Wine fraud is taken very seriously by the authorities. I wrote a few months ago about the masses of paperwork required by wine producers. The key documents to deter fraud are the Declaration de Recolte and the Declaration de Revendication, which state how much of each type of wine a producer has harvested and which then qualifies for each AOP. The Douanes can raid premises and check physical stocks against these documents whenever they like.

However, there is a grey period of a few months from harvest to the deadline for the Declaration de Recolte during which grapes, juice and wine may change hands under the radar of the Douanes. Sometimes the trade may be relatively innocuous - such as buying grapes or juice from a neighbour within the same AOP to make up for a shortfall. But in others it is the attempt to maximise the permitted quota of wines bearing prestigious AOPs by adding wines from lesser ones - for example, buying Grenache from the Côtes du Rhône which might struggle to sell for €5 a bottle and adding it to a Châteauneuf-du-Pape which could sell for €15, or even Carignan from the Languedoc being added to a more desirable Haut-Médoc, which is not supposed to contain Carignan at all.

Once the Declaration de Recolte is filed, the producers risk inspection by the Douanes to check that their volumes agree with the paperwork. So doing dodgy deals becomes more risky but it does happen. A large Burgundy negociant was found guilty of systematically bumping up the volumes of their expensive wines, like Gevrey-Chambertin and Nuits-Saint-Georges, with about 10% basic red Burgundy over a number of years

Sometimes it is even tempting to rename varietal wine as a more popular one. A few years ago, a chain of Languedoc wine companies were involved in adding Merlot and Syrah to a Pinot noir which was then sold to the US company E&J Gallo. At the time, Pinot noir was enjoying a price boom in the US as a result of the film Sideways. Neither Gallo nor their consumers noticed the difference - but the Douanes were able to trace the paperwork to see that more Pinot noir was being exported to the US than was being harvested in the whole region!

Another way of increasing the value of a wine is by giving it an Organic label - even if the grapes were bought on the grey market from a non-organic source. Basically, anything on the label that encourages people to spend more money on the bottle may be an incentive for the fraudsters.

Those who do this are clever. They do not chose wines which are very different or blend so much that the flavour is obviously not right for the AOP. To an inexperienced palate, the wine may seem to match the label. One may ask, "So what's the harm?".

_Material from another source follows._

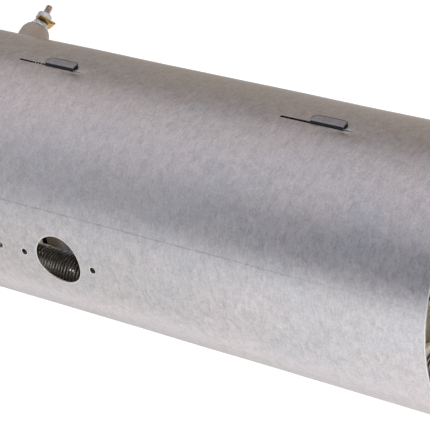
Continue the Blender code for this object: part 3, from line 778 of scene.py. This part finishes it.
def ear_rows():
    """Heights up an ear, and how far its rounded corners cut in at each."""
    straight = DUCT_RADIUS + GAP + WEB_SHEET / 2 - WEB_BEND
    bend = WEB_BEND * pi / 2
    tip = straight + bend + EAR_REACH - WEB_BEND
    shoulder = tip - EAR_CORNER
    heights = [straight + bend * k / 6 for k in range(7)]
    heights += list(np.linspace(straight + bend, shoulder, 4)[1:])
    heights += [shoulder + EAR_CORNER * sin(turn) for turn in np.radians((12, 24, 36, 48, 60, 72, 82, 90))]
    rows = []
    for height in heights:
        past = max(0.0, height - shoulder)
        near = min(1.0, max(0.0, (height - straight) / (shoulder - straight)))
        neck = EAR_NECK * (1.0 - near) ** 2
        rows.append((height, neck + EAR_CORNER - sqrt(max(0.0, EAR_CORNER**2 - past**2))))
    return rows


def web():
    rows = ear_rows()
    outline = []
    seeds = []
    for side in (1, -1):
        ends = WEB_X if side == 1 else WEB_X[::-1]
        outline.append((ends[0], side * WEB_REACH))
        for x in SLOT_X[::side]:
            middle = x + EAR_OFFSET
            first, last = middle - side * EAR_LENGTH / 2, middle + side * EAR_LENGTH / 2
            outline.append((first - side * 0.0004, side * WEB_REACH))
            outline += [(first + side * inset, side * height) for height, inset in rows]
            outline += [(last - side * inset, side * height) for height, inset in rows[::-1]]
            outline.append((last + side * 0.0004, side * WEB_REACH))
            for height, inset in rows:
                for u in np.linspace(-0.5, 0.5, 13)[1:-1] * EAR_LENGTH:
                    if abs(u) < EAR_LENGTH / 2 - inset - 0.0006 and height < rows[-1][0] - 1e-5:
                        seeds.append((middle + u, side * height))
        outline.append((ends[1], side * WEB_REACH))
    loops = [outline] + [circle(place, RIVET_SHANK + GAP, 16) for place in rivet_places()]
    piece = sheet("centre_web_sheet", loops, seeds, web_shape, WEB_SHEET, SHEET_EDGE, "web web web")
    stand_for(piece, BODY, "galvanised_sheet", "centre_web")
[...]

The harm is that the reputation of the AOP is damaged, both by having poorer wines masquerading as the real thing and by the knowledge that the consumer may not get what they are paying for.

Nobody knows how widespread or common the practice is. The authorities do their best but at the end of the day they are no substitute for having faith in the honesty of a particular producer. Which is why I repeat that knowing your producers is more important than knowing your AOPs when it comes to buying more expensive wines.